Mais le ministre des Finances, Nicolas Marceau, a fait comprendre que quelle que soit l'issue des discussions au Sommet, il n'avait pas l'intention d'augmenter la charge fiscale des banques ou de dévier de sa trajectoire vers le déficit zéro.

« On a déjà demandé un effort dans le budget aux institutions financières, a souligné M. Marceau. On a déposé un budget avec l'équilibre budgétaire en 2013-2014 et moi, je suis satisfait de l'état des revenus. »

M. Parizeau est un intellectuel de renom mais son plaidoyer en faveur de la gratuité scolaire n'engage en rien le gouvernement, a de son côté fait valoir le ministre des Affaires municipales, Sylvain Gaudreault.

« La contribution de M. Parizeau est celle d'un intellectuel, d'un libre-penseur, il a le droit de le faire et le gouvernement prend les décisions qui sont les siennes », a-t-il dit.

Selon le ministre Gaudreault, il ne faut surtout pas voir dans les propos de M. Parizeau un quelconque désaveu de la position du gouvernement dirigé par Pauline Marois.

« À chaque fois que M. Parizeau cligne des yeux, si on y voit un désaveu, on ne s'en sortira pas », a-t-il dit en haussant les épaules.

L'abolition des droits de scolarité est un « vieux » débat et « c'est bien qu'il continue de se faire », s'est pour sa part limité à dire le ministre de l'Enseignement supérieur, Pierre Duchesne.

La question du financement de l'enseignement supérieur a accaparé une bonne partie de la période des questions à la reprise des travaux en Chambre.

À deux semaines du Sommet sur l'enseignement supérieur, la première ministre Pauline Marois a avoué qu'elle était lasse de voir le débat se limiter aux seuls droits de scolarité.

« Je suis un peu fatiguée, je dois vous dire, d'entendre tout le débat se concentrer sur les frais de scolarité. Ce sommet touchera la qualité de l'enseignement supérieur, l'accessibilité et la participation aux études supérieures, la gouvernance et le financement des universités », a-t-elle lancé.

Le chef intérimaire de l'opposition libérale, Jean-Marc Fournier, n'a pas manqué d'enfoncer le clou.

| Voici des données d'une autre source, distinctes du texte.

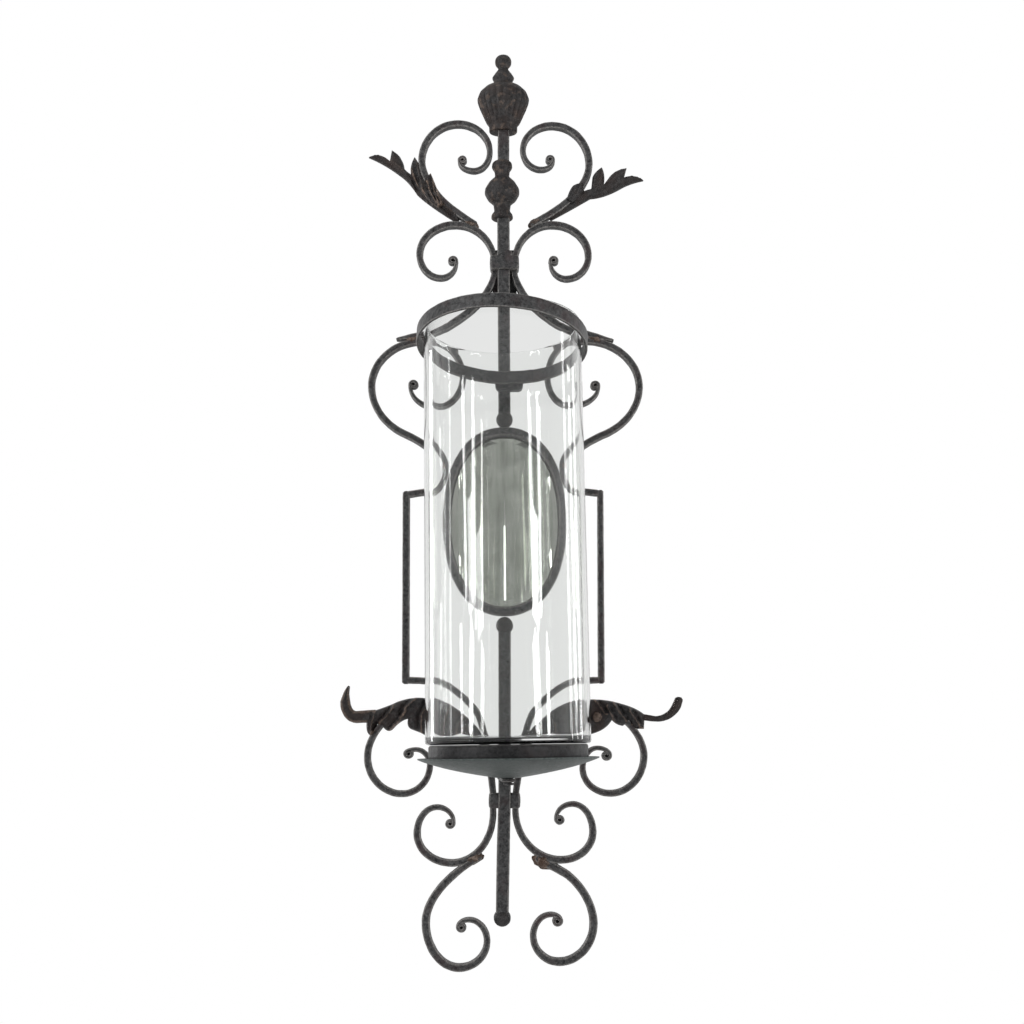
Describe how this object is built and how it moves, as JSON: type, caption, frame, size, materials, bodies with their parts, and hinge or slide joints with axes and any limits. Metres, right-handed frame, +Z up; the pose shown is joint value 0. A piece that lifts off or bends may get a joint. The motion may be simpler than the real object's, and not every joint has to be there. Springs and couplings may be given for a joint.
{
  "type": "wall sconce candle holder",
  "caption": "Forged iron wall sconce with scrolls, cast leaves, an oval mirror, a hoop and drip pan, holding a tall clear hurricane glass for a pillar candle.",
  "frame": {"origin": "on the wall plane, on the flat middle of the hanger plate, behind the upper collar", "axes": "+Z up, +Y into the wall, -Y out towards the room, +X to the viewer's right"},
  "size_m": [0.3455, 0.1913, 0.9721],
  "materials": {
    "forged_iron": "hammered, blackened and waxed",
    "cast_iron": "sand cast, blackened, brown at the edges",
    "pan_sheet": "spun sheet, satin charcoal",
    "silvered_glass": "bevelled, slightly aged",
    "backing_board": "plain hardboard",
    "felt_pad": "pressed felt",
    "clear_glass": "clear, blown in a mould, cut and fire-polished rim"
  },
  "bodies": {
    "frame": {"finial_stem": "forged_iron", "main_bar_upper": "forged_iron", "main_bar_lower": "forged_iron", "upper_collar": "forged_iron", "lower_collar": "forged_iron", "mirror_ring": "forged_iron", "mirror_clip_top": "forged_iron", "mirror_clip_bottom": "forged_iron", "mirror_clip_left": "forged_iron", "mirror_clip_right": "forged_iron", "glass_hoop": "forged_iron", "hoop_spacer": "forged_iron", "hoop_rivet": "forged_iron", "glass_drum": "forged_iron", "pan_screw": "forged_iron", "pan_arm": "forged_iron", "hanger_plate": "forged_iron", "crest_scroll_left": "forged_iron", "shoulder_scroll_left": "forged_iron", "side_scroll_left": "forged_iron", "side_upright_left": "forged_iron", "lower_scroll_left": "forged_iron", "drop_scroll_left": "forged_iron", "base_scroll_left": "forged_iron", "crest_scroll_right": "forged_iron", "shoulder_scroll_right": "forged_iron", "side_scroll_right": "forged_iron", "side_upright_right": "forged_iron", "lower_scroll_right": "forged_iron", "drop_scroll_right": "forged_iron", "base_scroll_right": "forged_iron", "finial_urn": "cast_iron", "finial_baluster": "cast_iron", "ball_above_mirror": "cast_iron", "ball_below_mirror": "cast_iron", "drop_ball": "cast_iron", "crest_leaf_left": "cast_iron", "base_leaf_left": "cast_iron", "crest_leaf_right": "cast_iron", "base_leaf_right": "cast_iron", "drip_pan": "pan_sheet", "mirror_glass": "silvered_glass", "mirror_backing": "backing_board", "wall_bumper": "felt_pad"},
    "glass": {"hurricane_glass": "clear_glass"}
  },
  "joints": [
    {"name": "glass_lift", "type": "slide", "parent": "frame", "child": "glass", "axis": [-0.014, 0, 0.9999], "range_m": [0, 0.41]}
  ]
}
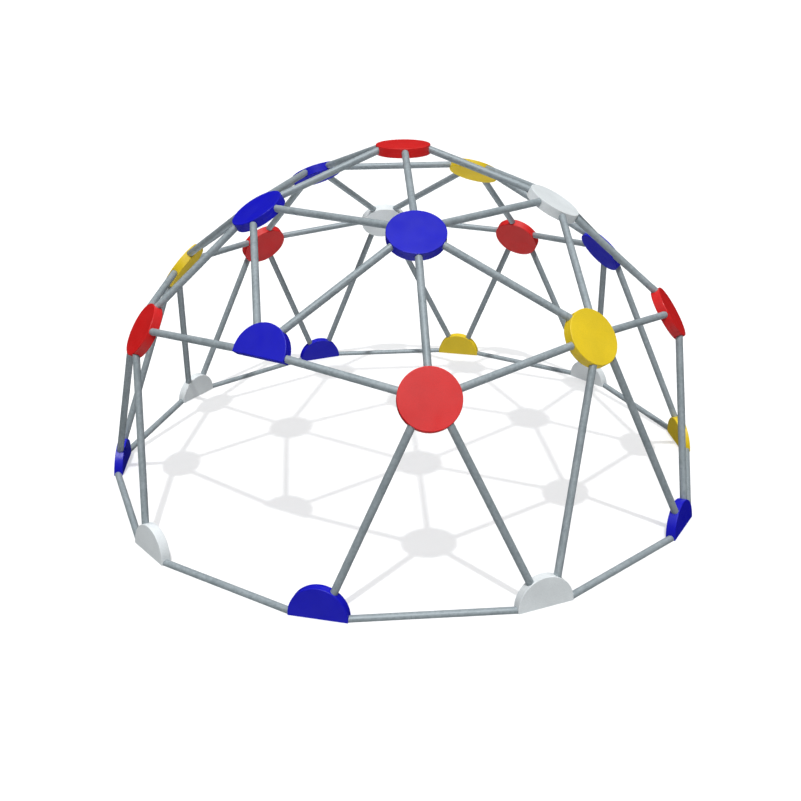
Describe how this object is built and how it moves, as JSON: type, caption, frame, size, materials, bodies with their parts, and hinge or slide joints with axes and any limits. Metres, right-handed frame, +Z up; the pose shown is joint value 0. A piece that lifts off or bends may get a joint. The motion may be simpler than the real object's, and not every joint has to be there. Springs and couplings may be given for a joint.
{
  "type": "dome climber",
  "caption": "Geodesic climbing dome of straight steel tubes joined by disc-shaped coloured plastic hubs, with half hubs on the ground and an open bay as the entrance.",
  "frame": {"origin": "on the ground, on the dome's vertical axis, at the middle of the base ring", "axes": "+Z up; -Y towards the bay between the two front base hubs, with the entrance bay between -X and -Y"},
  "size_m": [3.1086, 3.0358, 1.6825],
  "materials": {
    "red_plastic": "smooth moulded",
    "blue_plastic": "smooth moulded",
    "yellow_plastic": "smooth moulded",
    "white_plastic": "smooth moulded",
    "galvanised_tube": "satin galvanised",
    "plate_steel": "hot-dip galvanised",
    "zinc_fasteners": "zinc plated"
  },
  "bodies": {
    "root": {"base_inner_covers_blue": "blue_plastic", "base_inner_covers_white": "white_plastic", "base_inner_covers_yellow": "yellow_plastic", "base_left_1_outer_cover": "blue_plastic", "base_left_2_outer_cover": "blue_plastic", "base_left_3_outer_cover": "white_plastic", "base_left_4_outer_cover": "blue_plastic", "base_left_5_outer_cover": "blue_plastic", "base_right_1_outer_cover": "white_plastic", "base_right_2_outer_cover": "yellow_plastic", "base_right_3_outer_cover": "yellow_plastic", "base_right_4_outer_cover": "white_plastic", "base_right_5_outer_cover": "white_plastic", "base_ring_tubes": "galvanised_tube", "base_tube_lugs": "plate_steel", "crown_inner_covers_red": "red_plastic", "crown_outer_cover": "red_plastic", "crown_tube_lugs": "plate_steel", "crown_tubes": "galvanised_tube", "entrance_inner_covers_blue": "blue_plastic", "entrance_outer_cover": "blue_plastic", "entrance_tube_lugs": "plate_steel", "five_way_core_plates": "plate_steel", "half_core_plates": "plate_steel", "lug_flange_bolts": "zinc_fasteners", "lug_nuts": "zinc_fasteners", "shoulder_1_outer_cover": "red_plastic", "shoulder_2_outer_cover": "red_plastic", "shoulder_3_outer_cover": "red_plastic", "shoulder_4_outer_cover": "red_plastic", "shoulder_5_outer_cover": "red_plastic", "shoulder_inner_covers_red": "red_plastic", "shoulder_to_base_tubes": "galvanised_tube", "shoulder_to_waist_left_tubes": "galvanised_tube", "shoulder_to_waist_right_tubes": "galvanised_tube", "shoulder_tube_lugs": "plate_steel", "six_way_core_plates": "plate_steel", "upper_1_outer_cover": "blue_plastic", "upper_2_outer_cover": "white_plastic", "upper_3_outer_cover": "yellow_plastic", "upper_4_outer_cover": "blue_plastic", "upper_5_outer_cover": "blue_plastic", "upper_inner_covers_blue": "blue_plastic", "upper_inner_covers_white": "white_plastic", "upper_inner_covers_yellow": "yellow_plastic", "upper_ring_tubes": "galvanised_tube", "upper_to_shoulder_tubes": "galvanised_tube", "upper_to_waist_left_tubes": "galvanised_tube", "upper_to_waist_right_tubes": "galvanised_tube", "upper_tube_lugs": "plate_steel", "waist_1_outer_cover": "yellow_plastic", "waist_2_outer_cover": "blue_plastic", "waist_3_outer_cover": "white_plastic", "waist_4_outer_cover": "yellow_plastic", "waist_inner_covers_blue": "blue_plastic", "waist_inner_covers_white": "white_plastic", "waist_inner_covers_yellow": "yellow_plastic", "waist_to_base_left_tubes": "galvanised_tube", "waist_to_base_right_tubes": "galvanised_tube", "waist_tube_lugs": "plate_steel"}
  },
  "joints": []
}
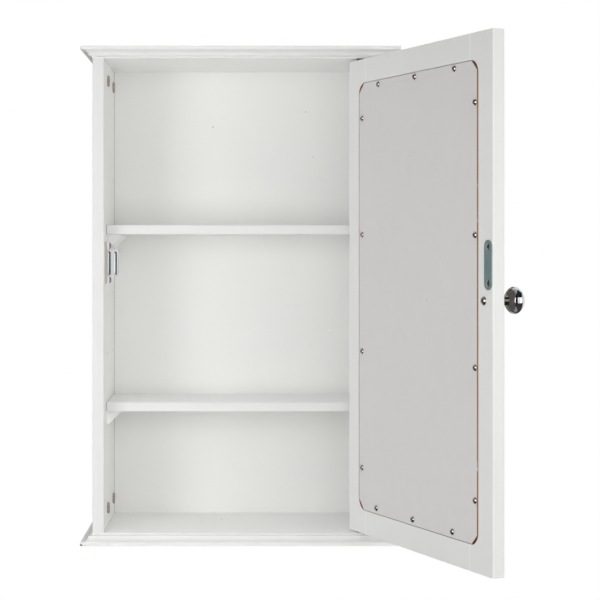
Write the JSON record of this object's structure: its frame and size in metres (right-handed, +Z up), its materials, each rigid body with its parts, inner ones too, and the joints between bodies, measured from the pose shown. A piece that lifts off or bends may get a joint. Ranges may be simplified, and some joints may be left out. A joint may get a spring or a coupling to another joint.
{
  "type": "mirror cabinet",
  "caption": "Wall-hung bathroom cabinet with moulded top and bottom boards, adjustable shelves on pegs, a magnetic catch and an inset mirror door that turns on pins.",
  "frame": {"origin": "midway between the two hanger slots, on the wall plane", "axes": "+X to the right as seen from the front, +Y into the wall, +Z up; the front faces -Y"},
  "size_m": [0.4348, 0.3857, 0.53],
  "materials": {
    "painted_board": "satin white paint on fibreboard",
    "painted_panel": "satin white paint on thin fibreboard",
    "painted_backing": "pale grey paint on thin fibreboard",
    "raw_board": "raw hardboard",
    "dowel_wood": "fluted beech",
    "white_plastic": "moulded",
    "brown_plastic": "moulded",
    "zinc": "zinc plated",
    "steel": "plain drawn steel",
    "nickel": "nickel plated",
    "ferrite": "sintered ferrite",
    "silvered_glass": "silvered float glass",
    "chrome": "polished chrome plate"
  },
  "bodies": {
    "cabinet": {"top_board": "painted_board", "bottom_board": "painted_board", "side_panel_left": "painted_board", "side_panel_right": "painted_board", "back_panel": "painted_panel", "shelf_upper": "painted_board", "shelf_lower": "painted_board", "shelf_pegs_upper": "white_plastic", "shelf_pegs_lower": "white_plastic", "cam_locks": "zinc", "cam_bolts": "steel", "panel_dowels": "dowel_wood", "hanger_plate_left": "zinc", "hanger_plate_right": "zinc", "hanger_screws": "zinc", "catch_shim": "raw_board", "catch_housing": "white_plastic", "catch_magnet": "ferrite", "catch_pole_plates": "zinc", "catch_screws": "nickel", "pivot_bush_top": "brown_plastic", "pivot_bush_bottom": "brown_plastic"},
    "door": {"pivot_pin_top": "steel", "pivot_pin_bottom": "steel", "door_stile_hinge": "painted_board", "door_stile_free": "painted_board", "door_rail_top": "painted_board", "door_rail_bottom": "painted_board", "door_dowels": "dowel_wood", "mirror_glass": "silvered_glass", "mirror_backing": "painted_backing", "backing_screws": "nickel", "strike_plate": "zinc", "strike_screws": "nickel", "knob": "chrome", "knob_screw": "nickel"}
  },
  "joints": [
    {"name": "door_hinge", "type": "hinge", "parent": "cabinet", "child": "door", "pos_m": [0.128, -0.13375, -0.225], "axis": [0, 0, 1], "range_deg": [-113.6, 26.4]}
  ]
}
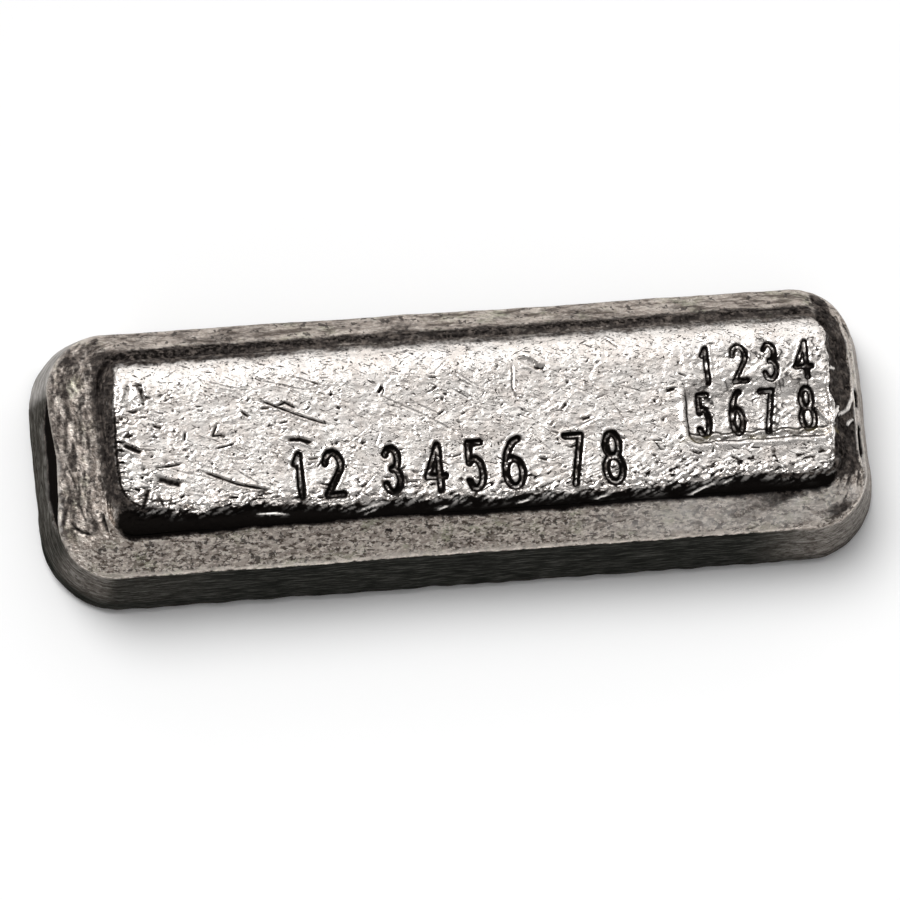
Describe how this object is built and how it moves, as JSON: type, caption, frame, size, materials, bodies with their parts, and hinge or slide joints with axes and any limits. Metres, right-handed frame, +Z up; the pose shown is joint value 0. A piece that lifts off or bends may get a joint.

Il a accusé le Parti québécois d'avoir « fait un pacte avec les casseroles » en pelletant dans la cours des universités sa dette électorale envers les militants étudiants.

Son collègue et porte-parole de l'opposition en matière de finances, Raymond Bachand, a renchéri.

« Pour honorer leur dette envers les carrés rouges, ils transfèrent une coupure de 250 millions $ dans la cour des universités, une décision irresponsable quand on connaît le sous-financement et leurs déficits cumulés », a-t-il évoqué, faisant allusion aux déficits cumulés qui dépassent les 2 milliards $ dans le réseau des universités.

Ces déficits vont d'ailleurs prendre de l'ampleur puisque le gouvernement a décidé de permettre aux universités d'étaler les coupes sur une période de cinq ans.

« Le ministre fait-il cela pour forcer les universités à faire de vrais déficits pour que, lui, comme ministre des Finances, puisse s'offrir un faux déficit zéro? », a soulevé M. Bachand.